Thankfully anything sensitive of mine has a completely different scheme, but there are a lot of non-sensitive sites that have the same or similar password as I have on gawker.

Having had such a experience in the past (password used at a lot of places, then on place gets hacked) i switched to lastpass, with one master password and different, complex passwords for every website.
I wouldn’t recommend it to everyone as you have to trust the software publisher, as they safe your passwords (encrypted) on their servers.
As an alternative I know of roboforms, which I think has the option to have your passwords solely on your pc.

http://thepiratebay.org/torrent/6034669/Gawkmedia_source_code___database_release_(1_300_000_rows).

You may be interested in downloading this (specifically the file full_db.log) to check to see if you’re amongst the affected. Of course, it is also possible that you might use this to more nefarious ends, but I’ll trust that Qt3 is above that sort of thing. I was, hence my hurried password changing (mine in particular wasn’t cracked, but as before, it wouldn’t be difficult to do).
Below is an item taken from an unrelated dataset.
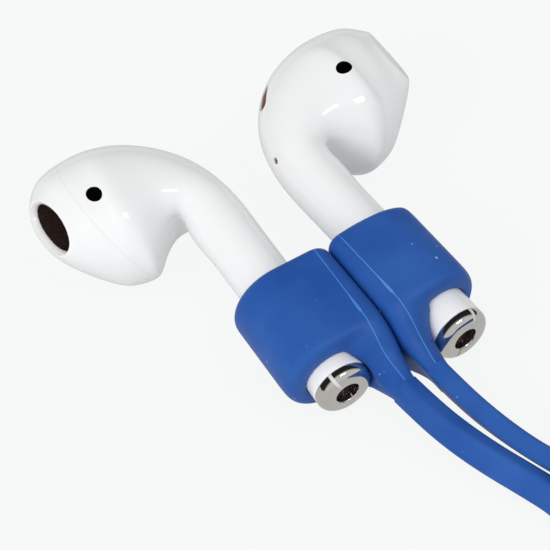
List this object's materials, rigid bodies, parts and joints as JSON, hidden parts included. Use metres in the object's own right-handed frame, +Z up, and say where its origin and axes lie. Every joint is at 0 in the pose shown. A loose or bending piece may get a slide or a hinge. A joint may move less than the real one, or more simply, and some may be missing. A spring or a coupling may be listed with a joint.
{
  "type": "stem earbuds on a neck strap",
  "caption": "Pair of wireless stem earbuds held side by side in the magnetic silicone sleeves of a neck strap.",
  "frame": {"origin": "middle of the bottom of the box of both earbuds and sleeves, on the surface they lie on; the free strap is left out", "axes": "+Z up, +Y along the stems towards the heads, +X to the right earbud's side; the strap leaves towards -Y"},
  "size_m": [0.0663, 0.0958, 0.0151],
  "materials": {
    "white_plastic": "polished white moulded plastic",
    "white_trim": "white moulded ring, satin",
    "black_window": "black infrared-clear window, polished",
    "sensor_chip": "moulded chip",
    "brown_mesh": "fine brown woven mesh",
    "dark_mesh": "fine dark mesh",
    "driver_steel": "pressed steel",
    "driver_plastic": "black moulded ring",
    "magnet": "nickel-plated magnet",
    "copper": "copper",
    "diaphragm_film": "thin polymer film",
    "circuit_board": "green circuit board",
    "contact_chrome": "polished plated contact",
    "carrier_plastic": "white insulating plastic",
    "microphone_can": "tinned can",
    "battery_can": "pin cell can",
    "blue_silicone": "matte blue silicone",
    "sleeve_magnet": "nickel-plated bar magnet",
    "tie_band": "matte blue silicone band"
  },
  "bodies": {
    "root": {"left_sleeve": "blue_silicone", "left_sleeve_magnet": "sleeve_magnet", "strap_left_strand": "blue_silicone", "strap_right_strand": "blue_silicone", "strap_coil": "blue_silicone", "strap_tie": "tie_band"},
    "left_bud": {"left_front_cover": "white_plastic", "left_rear_shell": "white_plastic", "left_sensor_window": "black_window", "left_sensor_chip": "sensor_chip", "left_rear_vent_mesh": "brown_mesh", "left_stem_vent_mesh": "brown_mesh", "left_nozzle_mesh": "brown_mesh", "left_nozzle_ring": "white_trim", "left_driver_basket": "driver_steel", "left_driver_magnet": "magnet", "left_driver_pole_plate": "driver_steel", "left_driver_front_ring": "driver_plastic", "left_main_board": "circuit_board", "left_inner_contact": "contact_chrome", "left_outer_contact": "contact_chrome", "left_tail_carrier": "carrier_plastic", "left_tail_mesh": "dark_mesh", "left_microphone": "microphone_can", "left_battery": "battery_can", "left_antenna_strip": "copper"},
    "right_sleeve": {"right_sleeve": "blue_silicone", "right_sleeve_magnet": "sleeve_magnet"},
    "right_bud": {"right_front_cover": "white_plastic", "right_rear_shell": "white_plastic", "right_sensor_window": "black_window", "right_sensor_chip": "sensor_chip", "right_rear_vent_mesh": "brown_mesh", "right_stem_vent_mesh": "brown_mesh", "right_nozzle_mesh": "brown_mesh", "right_nozzle_ring": "white_trim", "right_driver_basket": "driver_steel", "right_driver_magnet": "magnet", "right_driver_pole_plate": "driver_steel", "right_driver_front_ring": "driver_plastic", "right_main_board": "circuit_board", "right_inner_contact": "contact_chrome", "right_outer_contact": "contact_chrome", "right_tail_carrier": "carrier_plastic", "right_tail_mesh": "dark_mesh", "right_microphone": "microphone_can", "right_battery": "battery_can", "right_antenna_strip": "copper"},
    "left_diaphragm": {"left_voice_coil": "copper", "left_diaphragm": "diaphragm_film"},
    "right_diaphragm": {"right_voice_coil": "copper", "right_diaphragm": "diaphragm_film"}
  },
  "joints": [
    {"name": "left_bud_slide", "type": "slide", "parent": "root", "child": "left_bud", "axis": [0.0464, 0.9887, 0.1425], "range_m": [-0.005, 0.017]},
    {"name": "right_sleeve_slide", "type": "slide", "parent": "root", "child": "right_sleeve", "axis": [1, 0, 0], "range_m": [0, 0.008], "deforming": ["strap_right_strand"]},
    {"name": "right_bud_slide", "type": "slide", "parent": "right_sleeve", "child": "right_bud", "axis": [-0.0464, 0.9887, 0.1425], "range_m": [-0.0036, 0.0184]},
    {"name": "left_diaphragm_slide", "type": "slide", "parent": "left_bud", "child": "left_diaphragm", "axis": [-0.8844, 0.107, -0.4542], "range_m": [-0.0002, 0.0002], "stiffness_N_per_m": 400},
    {"name": "right_diaphragm_slide", "type": "slide", "parent": "right_bud", "child": "right_diaphragm", "axis": [0.8844, 0.107, -0.4542], "range_m": [-0.0002, 0.0002], "stiffness_N_per_m": 400}
  ]
}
I did a quick check with the torrent above (interesting results):
My current email address and/or user accounts if I have any are not in there.
In fact, it doesn’t look like I ever registered there.
BUT, apparently two people using my old email address have. Scary. Never touching that email address again.
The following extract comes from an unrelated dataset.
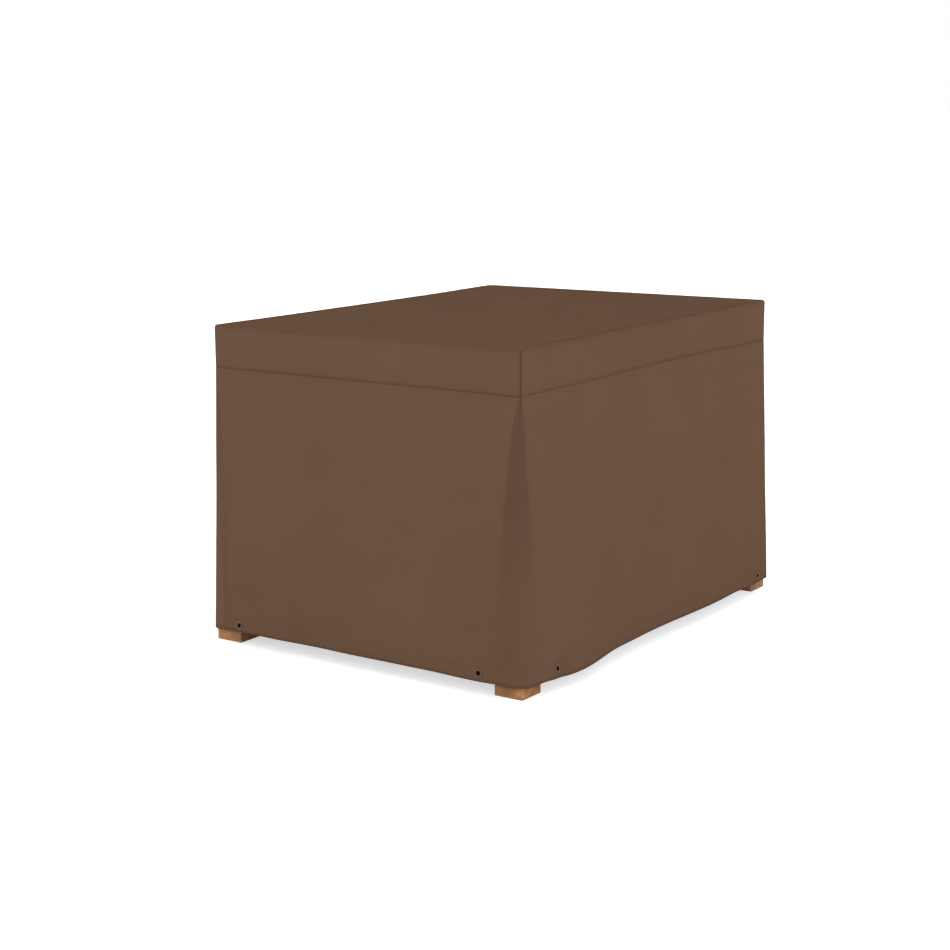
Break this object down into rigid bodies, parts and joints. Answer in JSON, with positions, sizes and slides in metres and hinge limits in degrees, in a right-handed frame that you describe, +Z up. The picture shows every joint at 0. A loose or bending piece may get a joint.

Also, is Gawker just a complete joke now? Gizmodo’s is like Engadget for self-fellating assholes, Lifehacker (which used to be a favorite of mine) recently encouraged fraud on at least one occasion, and Kotaku is extremely hard to take seriously.
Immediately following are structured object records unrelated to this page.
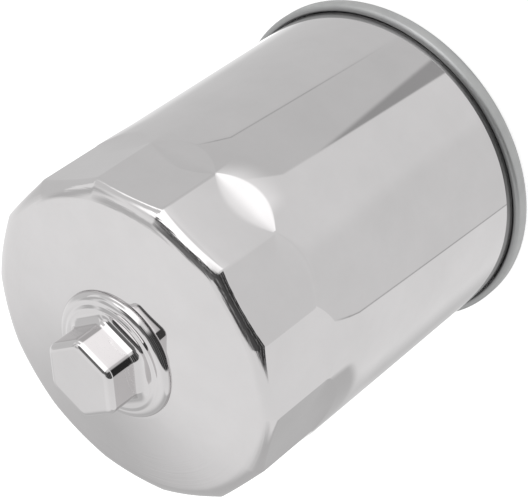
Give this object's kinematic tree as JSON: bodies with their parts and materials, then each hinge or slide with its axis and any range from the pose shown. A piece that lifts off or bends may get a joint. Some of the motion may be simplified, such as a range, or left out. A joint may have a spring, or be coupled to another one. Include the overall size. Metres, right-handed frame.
{
  "type": "spin-on oil filter",
  "caption": "Chromed spin-on oil filter: drawn can with wrench flats and a hex drive nut, seamed base with gasket and threaded plate, sprung pleated element inside.",
  "frame": {"origin": "centre of the gasket's sealing face, which is the lowest plane of the filter", "axes": "+Z along the thread's axis, from the gasket to the hex nut; -Y through a corner between two wrench flats"},
  "size_m": [0.0796, 0.0796, 0.1046],
  "materials": {
    "chrome_shell": "polished decorative chrome over drawn steel",
    "chrome_nut": "polished decorative chrome over pressed steel",
    "seam_steel": "satin plated sheet steel, rolled seam",
    "compound": "cured seaming compound",
    "plate_steel": "zinc plated steel",
    "gasket_rubber": "oiled nitrile rubber",
    "silicone": "moulded red silicone rubber",
    "tin_plate": "bright tin plate",
    "adhesive": "cured plastisol",
    "media": "resin treated pleated filter paper",
    "spring_steel": "oiled spring wire"
  },
  "bodies": {
    "can": {"shell": "chrome_shell", "wrench_nut": "chrome_nut", "seam_retainer": "seam_steel", "seam_compound": "compound", "tapping_plate": "plate_steel", "gasket": "gasket_rubber", "element_seal": "silicone", "element_spring": "spring_steel"},
    "drainback_flap": {"anti_drainback_flap": "silicone"},
    "element": {"lower_end_cap": "tin_plate", "lower_adhesive": "adhesive", "center_tube": "tin_plate", "media_pack": "media", "media_seam_clip": "tin_plate", "upper_adhesive": "adhesive", "upper_end_cap": "tin_plate", "bypass_valve_body": "tin_plate", "bypass_seal": "gasket_rubber", "bypass_spring": "spring_steel"},
    "bypass_poppet": {"bypass_poppet": "plate_steel"}
  },
  "joints": [
    {"name": "element_lift", "type": "slide", "parent": "can", "child": "element", "axis": [0, 0, 1], "range_m": [0, 0.0015], "stiffness_N_per_m": 6000, "springref_m": -0.008, "deforming": ["element_spring"]},
    {"name": "bypass_open", "type": "slide", "parent": "element", "child": "bypass_poppet", "axis": [0, 0, -1], "range_m": [0, 0.0032], "stiffness_N_per_m": 1200, "springref_m": -0.0088, "deforming": ["bypass_spring"]},
    {"name": "drainback_lift", "type": "slide", "parent": "can", "child": "drainback_flap", "axis": [0, 0, 1], "range_m": [0, 0.0011], "stiffness_N_per_m": 300, "springref_m": -0.002, "deforming": ["anti_drainback_flap"]}
  ]
}
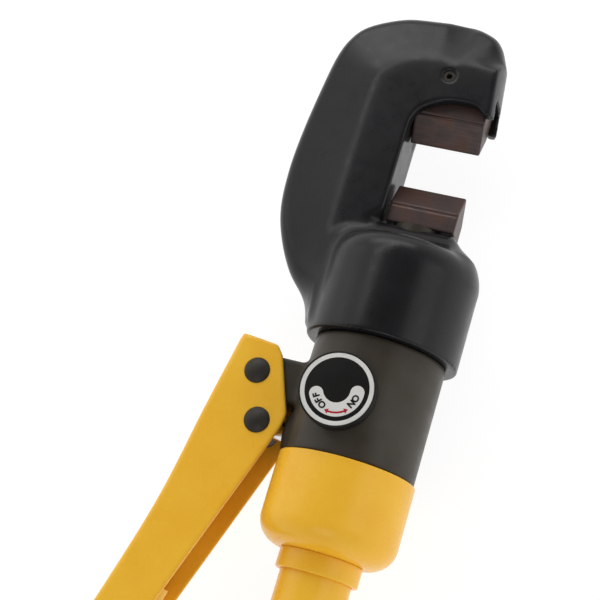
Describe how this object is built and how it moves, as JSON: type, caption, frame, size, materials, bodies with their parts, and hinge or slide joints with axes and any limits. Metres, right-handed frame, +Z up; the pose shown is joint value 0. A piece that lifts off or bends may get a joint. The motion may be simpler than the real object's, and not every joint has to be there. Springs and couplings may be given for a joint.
{
  "type": "hydraulic crimping tool",
  "caption": "Hand-pumped hydraulic crimping tool with an open C head, wedge dies, a release knob, a round reservoir handle and a pump lever.",
  "frame": {"origin": "middle of the main handle's grip, on the tool's long axis", "axes": "+Y along the tool towards the head, +X towards the open side of the jaw, +Z up out of the release knob, with the tool lying on its side"},
  "size_m": [0.1567, 0.4298, 0.0714],
  "materials": {
    "head_enamel": "gloss black enamel over a rough forging",
    "body_black": "satin black oxide and oil",
    "yellow_enamel": "warm yellow powder coat, semi gloss",
    "die_steel": "heat-tinted tool steel, brown",
    "ram_steel": "ground and hard chromed",
    "bright_steel": "bright machined steel",
    "black_steel": "blackened steel",
    "spring_steel": "oil-tempered wire",
    "bronze": "machined bronze",
    "seal_rubber": "moulded nitrile rubber",
    "grip_rubber": "matt moulded rubber",
    "knob_plastic": "moulded black plastic",
    "label_print": "printed white disc"
  },
  "bodies": {
    "frame": {"head_frame": "head_enamel", "fixed_die": "die_steel", "head_set_screw": "bright_steel", "guide_bush": "bronze", "rod_wiper": "seal_rubber", "cylinder_body": "body_black", "gland_nut": "bright_steel", "plunger_seal": "seal_rubber", "reservoir_cup": "yellow_enamel", "neck_ring": "yellow_enamel", "handle_tube": "yellow_enamel", "handle_grip": "grip_rubber", "end_plug": "knob_plastic", "oil_bladder": "seal_rubber", "bladder_ring": "bright_steel", "fill_plug": "knob_plastic", "suction_screen": "bronze", "intake_seat": "bright_steel", "outlet_retainer": "bright_steel", "relief_screw": "bright_steel", "intake_spring": "spring_steel", "outlet_spring": "spring_steel", "relief_spring": "spring_steel", "return_spring": "spring_steel"},
    "ram": {"ram": "ram_steel", "die_ring": "spring_steel", "piston_seal": "seal_rubber", "moving_die": "die_steel"},
    "lever": {"lever_channel": "yellow_enamel", "lever_tube": "yellow_enamel", "lever_grip": "grip_rubber", "pin_clips": "black_steel", "pivot_pin": "black_steel", "drive_pin": "black_steel"},
    "plunger": {"pump_plunger": "ram_steel"},
    "release_valve": {"release_knob": "knob_plastic", "knob_label": "label_print", "release_spindle": "bright_steel", "spindle_o_ring": "seal_rubber", "release_ball": "bright_steel"},
    "intake_ball": {"intake_ball": "bright_steel"},
    "outlet_ball": {"outlet_ball": "bright_steel"},
    "relief_ball": {"relief_ball": "bright_steel"}
  },
  "joints": [
    {"name": "ram_stroke", "type": "slide", "parent": "frame", "child": "ram", "axis": [0, 1, 0], "range_m": [0, 0.0215], "stiffness_N_per_m": 4000, "springref_m": -0.01, "deforming": ["return_spring"]},
    {"name": "lever_swing", "type": "hinge", "parent": "frame", "child": "lever", "pos_m": [-0.049, 0.184, 0], "axis": [0, 0, 1], "range_deg": [-35, 7]},
    {"name": "plunger_stroke", "type": "slide", "parent": "frame", "child": "plunger", "axis": [1, 0, 0], "range_m": [-0.0135, 0.0028]},
    {"name": "release_turn", "type": "hinge", "parent": "frame", "child": "release_valve", "pos_m": [-0.0062, 0.1793, 0.034], "axis": [0, 0, 1], "range_deg": [0, 90]},
    {"name": "intake_lift", "type": "slide", "parent": "frame", "child": "intake_ball", "axis": [0, 1, 0], "range_m": [0, 0.0008], "stiffness_N_per_m": 50, "springref_m": -0.001, "deforming": ["intake_spring"]},
    {"name": "outlet_lift", "type": "slide", "parent": "frame", "child": "outlet_ball", "axis": [0, 1, 0], "range_m": [0, 0.0008], "stiffness_N_per_m": 50, "springref_m": -0.001, "deforming": ["outlet_spring"]},
    {"name": "relief_lift", "type": "slide", "parent": "frame", "child": "relief_ball", "axis": [0, -1, 0], "range_m": [0, 0.0008], "stiffness_N_per_m": 80, "springref_m": -0.001, "deforming": ["relief_spring"]}
  ],
  "couplings": [
    {"joint": "plunger_stroke", "follows": "lever_swing", "m_per_rad": 0.0219}
  ]
}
Karmas a bitch, gawker. Suck it.

Gizmodo still pisses me off for their immature CES bullshit a few years ago, when they went around with a universal infrared remote and fucked with live presentations, and they were so fucking proud of it afterwards.

I also don’t see anyone can defend them for the Apple situation. They bought a stolen item then tried to blackmail Apple with it. And then tried to play the victim.
Links to them advising fraud.

Gawker Media has always been (if the name wasn’t a giveaway) about being the new tabloid media for the doublefrap & smart set. There was a pretty damning critique of Jezebel a couple of years ago, about how the cake was a lie (reneged on promised bonuses) and tacitly encouraged it’s female staff to whore themselves out for the page hits.

That text file doesn’t actually provide any interesting information except that the site editors used crappy passwords. In particular, they don’t talk about how the hackers got access in the first place. It’s all just a bunch of “you suck” taunts, passwords, and vandalism logs. They very likely did use an off-the-shelf exploit. Gawker clearly didn’t prioritize security, so why spend the extra effort?

Not to imply that Gawker is unusually stupid for not prioritizing security. Nobody does, until they get hit. Security is expensive and annoying. Taunting the internet at large to attack them after not prioritizing security, well, that was stupid.

I’m not on there, huzzah! Then again, I haven’t looked at Gizmodo in years (it sucks) and haven’t looked at Wonkette since that thing with the anal intern. Either I never registered or the deleted my account.

I’m behind on terminology. What does “The cake was a lie” mean?

Nice, I just got an email from some random group telling me my password was compromised.

Wonkette was sold to someone else or went independent (forget which), but it’s far better than anything on Gawker right now. (As is Gawker vets’ startup blog The Awl.)

Nick Denton’s Flickr account was also compromised.

I can’t even remember if I’ve ever registered for a Gawker site. I guess I should download the torrent and check? Feels weird to do that!

Yep I’m in the same boat. Weird feeling.

I’m finding there are a ton of sites that don’t allow special characters for passwords, and also cannot identifiy between uppercase/lowercase either. Why is that? Seems like they’re just making it easier for someone to brute-force through their passwords.